The Orgreave Truth and Justice Campaign (OTJC) are expecting an announcement about Orgreave any day now from the Home Secretary, Amber Rudd.
OTJC Secretary Barbara Jackson said “We trust that Amber Rudd will announce the only right decision, namely that there must be an inquiry into what happened at Orgreave and after it. These events are too serious to let them lie.
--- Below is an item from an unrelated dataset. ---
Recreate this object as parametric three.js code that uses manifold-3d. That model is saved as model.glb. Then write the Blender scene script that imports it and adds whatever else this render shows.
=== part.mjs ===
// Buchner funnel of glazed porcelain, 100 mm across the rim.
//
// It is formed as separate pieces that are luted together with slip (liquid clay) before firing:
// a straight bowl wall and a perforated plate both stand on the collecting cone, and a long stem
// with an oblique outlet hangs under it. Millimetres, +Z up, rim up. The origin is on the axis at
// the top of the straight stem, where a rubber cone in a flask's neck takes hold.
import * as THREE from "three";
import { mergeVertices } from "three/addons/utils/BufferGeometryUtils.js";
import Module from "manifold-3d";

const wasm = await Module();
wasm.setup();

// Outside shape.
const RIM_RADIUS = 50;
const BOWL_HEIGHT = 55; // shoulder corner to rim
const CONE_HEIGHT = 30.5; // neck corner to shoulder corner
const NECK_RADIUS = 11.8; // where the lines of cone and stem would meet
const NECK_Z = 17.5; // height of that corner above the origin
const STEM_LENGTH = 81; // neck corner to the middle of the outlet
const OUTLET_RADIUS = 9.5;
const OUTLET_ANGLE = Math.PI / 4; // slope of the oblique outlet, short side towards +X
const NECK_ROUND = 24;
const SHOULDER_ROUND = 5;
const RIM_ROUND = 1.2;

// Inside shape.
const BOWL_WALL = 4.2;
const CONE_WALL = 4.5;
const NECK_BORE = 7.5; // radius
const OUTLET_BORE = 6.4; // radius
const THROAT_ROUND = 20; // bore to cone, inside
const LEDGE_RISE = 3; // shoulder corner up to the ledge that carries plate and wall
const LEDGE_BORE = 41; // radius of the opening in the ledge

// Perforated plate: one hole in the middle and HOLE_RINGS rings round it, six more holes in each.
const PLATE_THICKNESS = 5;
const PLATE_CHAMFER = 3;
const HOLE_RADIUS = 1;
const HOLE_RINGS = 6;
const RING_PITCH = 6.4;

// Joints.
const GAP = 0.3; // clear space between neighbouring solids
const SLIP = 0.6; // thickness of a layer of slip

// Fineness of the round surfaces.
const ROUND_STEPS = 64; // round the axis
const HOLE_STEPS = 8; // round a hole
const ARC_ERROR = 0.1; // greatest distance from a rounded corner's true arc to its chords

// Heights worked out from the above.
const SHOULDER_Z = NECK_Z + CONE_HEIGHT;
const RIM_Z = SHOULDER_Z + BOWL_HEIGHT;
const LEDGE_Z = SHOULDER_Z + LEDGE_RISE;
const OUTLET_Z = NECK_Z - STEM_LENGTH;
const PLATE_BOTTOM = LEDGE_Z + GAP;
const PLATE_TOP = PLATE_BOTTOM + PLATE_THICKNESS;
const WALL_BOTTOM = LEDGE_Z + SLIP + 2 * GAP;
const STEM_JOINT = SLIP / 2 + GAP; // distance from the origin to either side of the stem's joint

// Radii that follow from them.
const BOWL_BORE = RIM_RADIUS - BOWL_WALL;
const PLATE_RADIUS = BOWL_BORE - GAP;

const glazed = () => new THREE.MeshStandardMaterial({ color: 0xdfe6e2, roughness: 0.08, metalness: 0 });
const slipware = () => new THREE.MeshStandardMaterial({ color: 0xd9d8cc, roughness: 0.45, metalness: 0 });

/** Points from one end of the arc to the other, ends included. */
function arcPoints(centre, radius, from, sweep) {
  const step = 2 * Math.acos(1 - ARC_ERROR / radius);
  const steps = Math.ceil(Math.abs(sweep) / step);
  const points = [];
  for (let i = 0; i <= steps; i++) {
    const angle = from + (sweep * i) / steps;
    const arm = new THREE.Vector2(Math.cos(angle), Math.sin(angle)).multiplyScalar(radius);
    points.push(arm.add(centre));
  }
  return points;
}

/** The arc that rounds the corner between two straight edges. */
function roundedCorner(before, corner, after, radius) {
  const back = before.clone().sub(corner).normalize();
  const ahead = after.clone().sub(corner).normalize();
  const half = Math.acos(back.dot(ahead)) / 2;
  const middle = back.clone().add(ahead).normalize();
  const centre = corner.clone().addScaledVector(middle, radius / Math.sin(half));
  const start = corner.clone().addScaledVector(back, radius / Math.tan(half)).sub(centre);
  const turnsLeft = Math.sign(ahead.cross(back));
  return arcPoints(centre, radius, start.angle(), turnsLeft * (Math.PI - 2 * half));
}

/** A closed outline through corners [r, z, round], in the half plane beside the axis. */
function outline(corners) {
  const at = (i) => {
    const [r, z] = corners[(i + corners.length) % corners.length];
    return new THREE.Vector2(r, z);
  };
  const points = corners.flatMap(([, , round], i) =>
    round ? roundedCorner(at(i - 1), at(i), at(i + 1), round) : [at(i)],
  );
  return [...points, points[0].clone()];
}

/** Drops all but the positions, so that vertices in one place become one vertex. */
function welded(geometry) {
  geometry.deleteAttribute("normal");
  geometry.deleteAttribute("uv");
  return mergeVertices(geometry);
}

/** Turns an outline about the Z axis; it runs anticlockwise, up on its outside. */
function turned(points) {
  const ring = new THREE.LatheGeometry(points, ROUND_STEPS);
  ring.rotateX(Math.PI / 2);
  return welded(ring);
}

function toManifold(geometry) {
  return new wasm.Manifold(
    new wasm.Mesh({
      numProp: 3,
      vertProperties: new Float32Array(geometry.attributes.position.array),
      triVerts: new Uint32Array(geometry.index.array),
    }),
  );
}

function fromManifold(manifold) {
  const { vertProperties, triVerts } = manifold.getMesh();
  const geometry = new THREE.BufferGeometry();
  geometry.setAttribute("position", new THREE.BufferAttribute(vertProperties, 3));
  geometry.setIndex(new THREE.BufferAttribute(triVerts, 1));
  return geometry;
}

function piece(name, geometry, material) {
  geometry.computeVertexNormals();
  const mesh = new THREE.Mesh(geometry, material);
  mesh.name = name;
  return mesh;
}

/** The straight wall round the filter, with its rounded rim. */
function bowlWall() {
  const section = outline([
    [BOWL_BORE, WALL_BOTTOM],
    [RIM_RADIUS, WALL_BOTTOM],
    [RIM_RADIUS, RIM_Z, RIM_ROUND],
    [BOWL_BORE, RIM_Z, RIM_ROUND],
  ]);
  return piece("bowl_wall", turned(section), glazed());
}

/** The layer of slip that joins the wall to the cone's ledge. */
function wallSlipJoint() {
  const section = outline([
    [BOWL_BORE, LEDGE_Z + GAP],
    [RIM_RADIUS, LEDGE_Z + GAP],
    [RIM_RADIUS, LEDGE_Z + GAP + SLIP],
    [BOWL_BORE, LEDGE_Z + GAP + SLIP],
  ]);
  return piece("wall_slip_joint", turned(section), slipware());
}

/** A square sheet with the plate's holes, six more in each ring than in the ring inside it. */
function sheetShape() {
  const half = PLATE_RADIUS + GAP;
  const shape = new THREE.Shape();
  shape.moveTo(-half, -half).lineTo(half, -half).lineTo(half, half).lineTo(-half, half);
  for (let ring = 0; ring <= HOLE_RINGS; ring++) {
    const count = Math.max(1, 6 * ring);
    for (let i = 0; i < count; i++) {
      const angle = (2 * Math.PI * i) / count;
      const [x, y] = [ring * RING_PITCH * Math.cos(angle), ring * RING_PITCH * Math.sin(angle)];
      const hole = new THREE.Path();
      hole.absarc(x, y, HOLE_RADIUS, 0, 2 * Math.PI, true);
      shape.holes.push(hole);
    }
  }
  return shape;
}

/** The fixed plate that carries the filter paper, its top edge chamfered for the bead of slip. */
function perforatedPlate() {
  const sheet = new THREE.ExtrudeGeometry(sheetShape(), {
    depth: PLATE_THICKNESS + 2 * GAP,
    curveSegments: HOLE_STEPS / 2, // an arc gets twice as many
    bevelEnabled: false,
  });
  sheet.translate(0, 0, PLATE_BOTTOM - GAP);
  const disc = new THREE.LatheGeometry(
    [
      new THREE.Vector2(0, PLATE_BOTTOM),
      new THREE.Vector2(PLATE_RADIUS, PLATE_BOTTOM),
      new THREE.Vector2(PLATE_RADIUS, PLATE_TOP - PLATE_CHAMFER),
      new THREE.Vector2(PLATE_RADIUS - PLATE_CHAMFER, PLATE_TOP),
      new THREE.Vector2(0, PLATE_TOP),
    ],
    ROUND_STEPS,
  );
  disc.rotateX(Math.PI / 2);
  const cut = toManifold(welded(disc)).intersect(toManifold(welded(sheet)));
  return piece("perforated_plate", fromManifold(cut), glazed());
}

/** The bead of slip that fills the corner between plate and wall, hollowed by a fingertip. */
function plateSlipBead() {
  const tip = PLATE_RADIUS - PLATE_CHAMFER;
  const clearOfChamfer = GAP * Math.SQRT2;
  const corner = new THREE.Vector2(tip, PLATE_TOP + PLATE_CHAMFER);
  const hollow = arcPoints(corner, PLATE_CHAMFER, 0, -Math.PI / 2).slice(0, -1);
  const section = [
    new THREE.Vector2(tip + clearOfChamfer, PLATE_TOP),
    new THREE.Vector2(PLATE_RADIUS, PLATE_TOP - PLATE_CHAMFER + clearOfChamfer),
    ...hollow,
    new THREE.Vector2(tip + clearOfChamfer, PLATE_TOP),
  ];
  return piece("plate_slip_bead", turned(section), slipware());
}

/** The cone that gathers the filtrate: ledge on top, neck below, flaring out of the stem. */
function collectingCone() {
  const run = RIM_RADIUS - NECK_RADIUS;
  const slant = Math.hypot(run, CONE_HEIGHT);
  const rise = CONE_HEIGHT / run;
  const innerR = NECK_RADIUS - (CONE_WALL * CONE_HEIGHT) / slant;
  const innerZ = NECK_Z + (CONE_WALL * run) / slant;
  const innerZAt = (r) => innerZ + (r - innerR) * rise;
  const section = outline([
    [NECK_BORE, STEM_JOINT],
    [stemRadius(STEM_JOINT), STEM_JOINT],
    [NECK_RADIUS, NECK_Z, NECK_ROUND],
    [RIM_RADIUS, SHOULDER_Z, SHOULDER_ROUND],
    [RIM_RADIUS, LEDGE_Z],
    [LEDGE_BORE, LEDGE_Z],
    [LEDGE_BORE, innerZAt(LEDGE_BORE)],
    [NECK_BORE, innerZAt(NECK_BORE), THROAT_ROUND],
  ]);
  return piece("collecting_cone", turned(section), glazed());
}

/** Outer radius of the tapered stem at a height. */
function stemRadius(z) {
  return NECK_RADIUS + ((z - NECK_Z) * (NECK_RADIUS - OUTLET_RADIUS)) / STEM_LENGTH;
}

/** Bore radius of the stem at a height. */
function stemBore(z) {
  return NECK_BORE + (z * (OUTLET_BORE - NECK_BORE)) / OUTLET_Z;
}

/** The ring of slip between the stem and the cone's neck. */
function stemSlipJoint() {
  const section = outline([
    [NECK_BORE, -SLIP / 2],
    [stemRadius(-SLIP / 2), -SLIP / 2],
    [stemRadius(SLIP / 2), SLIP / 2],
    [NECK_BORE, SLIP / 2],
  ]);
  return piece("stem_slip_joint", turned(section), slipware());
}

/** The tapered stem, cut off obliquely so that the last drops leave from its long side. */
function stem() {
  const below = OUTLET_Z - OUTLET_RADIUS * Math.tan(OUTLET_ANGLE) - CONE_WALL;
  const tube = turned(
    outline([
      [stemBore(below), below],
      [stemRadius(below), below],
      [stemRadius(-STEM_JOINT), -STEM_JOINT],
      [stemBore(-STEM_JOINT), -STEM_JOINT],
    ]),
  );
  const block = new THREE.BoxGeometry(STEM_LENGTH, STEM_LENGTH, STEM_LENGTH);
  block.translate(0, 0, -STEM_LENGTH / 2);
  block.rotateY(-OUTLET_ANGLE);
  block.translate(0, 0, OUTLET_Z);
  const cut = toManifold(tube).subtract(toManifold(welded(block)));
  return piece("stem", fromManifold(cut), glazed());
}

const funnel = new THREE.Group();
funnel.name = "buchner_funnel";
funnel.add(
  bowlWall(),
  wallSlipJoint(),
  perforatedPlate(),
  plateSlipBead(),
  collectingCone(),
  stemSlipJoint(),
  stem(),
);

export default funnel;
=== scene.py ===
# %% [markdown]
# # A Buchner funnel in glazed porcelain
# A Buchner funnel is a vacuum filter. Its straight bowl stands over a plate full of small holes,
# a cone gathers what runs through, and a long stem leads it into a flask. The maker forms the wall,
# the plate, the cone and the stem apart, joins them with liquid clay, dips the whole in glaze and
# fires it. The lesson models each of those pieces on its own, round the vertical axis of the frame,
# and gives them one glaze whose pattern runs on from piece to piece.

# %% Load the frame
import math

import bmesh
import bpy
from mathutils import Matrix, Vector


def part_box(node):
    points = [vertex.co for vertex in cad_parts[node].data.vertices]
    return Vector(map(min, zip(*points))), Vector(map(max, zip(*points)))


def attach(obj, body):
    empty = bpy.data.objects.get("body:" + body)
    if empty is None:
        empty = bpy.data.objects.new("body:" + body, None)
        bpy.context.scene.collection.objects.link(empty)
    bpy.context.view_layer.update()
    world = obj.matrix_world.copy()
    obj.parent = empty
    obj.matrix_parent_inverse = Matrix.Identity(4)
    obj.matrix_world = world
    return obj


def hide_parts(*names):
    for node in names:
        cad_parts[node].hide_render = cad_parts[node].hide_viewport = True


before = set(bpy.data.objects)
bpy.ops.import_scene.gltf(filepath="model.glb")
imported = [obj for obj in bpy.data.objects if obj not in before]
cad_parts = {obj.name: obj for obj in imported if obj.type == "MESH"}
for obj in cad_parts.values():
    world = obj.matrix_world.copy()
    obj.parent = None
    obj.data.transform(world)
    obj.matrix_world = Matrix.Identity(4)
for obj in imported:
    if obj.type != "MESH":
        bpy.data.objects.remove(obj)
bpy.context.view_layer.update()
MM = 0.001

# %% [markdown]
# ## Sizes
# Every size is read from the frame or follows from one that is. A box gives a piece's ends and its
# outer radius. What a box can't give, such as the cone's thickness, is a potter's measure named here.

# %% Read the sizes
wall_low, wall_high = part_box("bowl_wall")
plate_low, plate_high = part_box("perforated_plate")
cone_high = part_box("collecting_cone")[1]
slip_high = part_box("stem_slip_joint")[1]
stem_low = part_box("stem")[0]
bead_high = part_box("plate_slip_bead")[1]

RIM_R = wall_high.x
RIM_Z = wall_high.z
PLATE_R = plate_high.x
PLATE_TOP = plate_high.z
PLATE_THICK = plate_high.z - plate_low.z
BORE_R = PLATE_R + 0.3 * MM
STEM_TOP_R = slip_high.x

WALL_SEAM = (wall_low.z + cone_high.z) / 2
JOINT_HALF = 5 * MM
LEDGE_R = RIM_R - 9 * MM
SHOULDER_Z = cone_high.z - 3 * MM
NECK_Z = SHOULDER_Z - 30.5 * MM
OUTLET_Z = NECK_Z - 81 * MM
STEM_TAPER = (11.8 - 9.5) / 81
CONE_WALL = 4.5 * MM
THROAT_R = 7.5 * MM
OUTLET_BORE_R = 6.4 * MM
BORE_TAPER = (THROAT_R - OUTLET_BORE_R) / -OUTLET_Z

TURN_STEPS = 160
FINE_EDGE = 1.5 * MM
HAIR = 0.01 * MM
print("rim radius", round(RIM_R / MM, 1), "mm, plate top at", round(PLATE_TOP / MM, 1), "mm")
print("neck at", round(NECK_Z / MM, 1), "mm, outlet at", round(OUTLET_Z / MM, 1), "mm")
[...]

However we have real concerns about what sort of inquiry the Home Secretary will establish: history is littered with examples of inquiries that have disappointed, such as the “establishment led” Stuart Smith Scrutiny into Hillsborough, which completely failed to get to the truth, and we are keen to ensure that the Home Secretary does not make similar mistakes over Orgreave”.
These are the key elements of an Orgreave inquiry that we have told the Home Secretary are necessary to make it effective.
- The inquiry must have the power to require all the relevant information and evidence to be produced to it
- The Hillsborough inquests have raised real questions about whether there was a culture within South Yorkshire Police in the 1980’s of manipulating and suppressing evidence.
- Uncovering the truth about Orgreave by definition requires that all possible relevant evidence be obtained and so we believe the inquiry must have the power to compel all relevant organisations and people to turn over what information and evidence they have.
- Those who have an interest in the inquiry must be able to fully participate in order to lend their experience, knowledge and understanding to the process
- We as the group who has lobbied for this inquiry, should be able to input into the terms of reference and membership of the inquiry.
- The inquiry must hear first hand from the miners: their testimony was never heard at the criminal trials as they collapsed before the defence case; and they never gave their accounts in any civil trials as South Yorkshire Police settled the claims before trials.
- The officers at Orgreave must also be given the space to speak, in particular about the manner in which police evidence was recorded, as many officers did at the Hillsborough inquests.
- The tribunal conducting the investigation must include a range of skills, not just legal ones, so that people can have confidence it will fully understand the issues, and be independent and objective in its approach
- We believe that the Hillsborough Independent Panel was so effective and reached such robust conclusions, later affirmed by the inquest jury, because its membership was drawn from a range of disciplines: it included the Right Reverend James Jones, Bishop of Liverpool, the journalist and broadcaster Peter Sissons, the criminologist Phil Scraton, a medical consultant, a retired police officer, two experts on document archiving and a television producer.
- A similar diversity of experience and expertise is essential if the truth about Orgreave is to be established
- The inquiry must be transparent, open and accessible and its conclusions publicly explained
- An inquiry conducted behind closed doors will not instil confidence: it is important that those involved at Orgreave and the wider public are able to see the process taking place and read the evidence obtained.
- In addition, a panel which simply gathers the evidence will not suffice: rather it must have the power to provide a critical analysis of the evidence and a detailed report of the sort produced by the Hillsborough Independent Panel.
- We do not demand an expensive, overly long inquiry.
- The IPCC has already carried out two years of investigation into the Orgreave case and full transcripts of the Orgreave criminal trials already exist.
- Both of these factors would give an inquiry a substantial “head start” in terms of the gathering and understanding the evidence, leading to a substantial saving of time and cost.
- We believe that properly constructed, including the elements set out above, an Orgreave inquiry can deliver justice.